For projects that blend minimalist aesthetics with seasonal themes, our article on airy minimalist sans serif fonts for seasonal marketing covers additional readability strategies.

Where do lightweight spring fonts work best in real projects?

Practical applications where these fonts shine:

  • Product labels and packaging Especially for beauty, wellness, and food brands launching spring editions or limited releases.
  • Social media templates Instagram stories, Pinterest pins, and Facebook covers benefit from the airy feel of lightweight type.
  • Website hero sections A large lightweight headline over a spring-themed photo creates an immediate emotional connection.
  • Event invitations and programs Spring launches, garden parties, pop-up shops, and seasonal workshops all call for this style.
  • Email headers A lightweight sans serif subject line or header image can improve open rates by signaling freshness and relevance.

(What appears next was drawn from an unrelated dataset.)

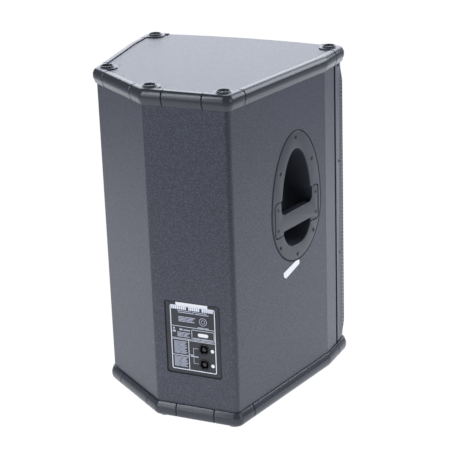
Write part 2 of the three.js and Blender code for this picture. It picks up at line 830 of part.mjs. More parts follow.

What should you check before finalizing your font choice?

Before you commit to a lightweight sans serif for your spring brand, run through this quick checklist:

  1. Does the font have a regular or medium weight in the same family for body text and longer copy?
  2. Have you tested it at every size it will appear from tiny captions to large banners?
  3. Is there enough contrast between the text and background colors, including on mobile screens?
  4. Does the font include the character sets and languages your audience needs?
  5. Have you checked the licensing terms for both web and print use?
  6. Does it still feel like your brand not just "a spring font"?
  7. Have you seen it in context mocked up on real deliverables, not just in a font preview tool?

Getting these details right upfront saves you from redesigning mid-campaign. Spring timelines are usually tight, so a careful font selection process at the start keeps everything moving smoothly.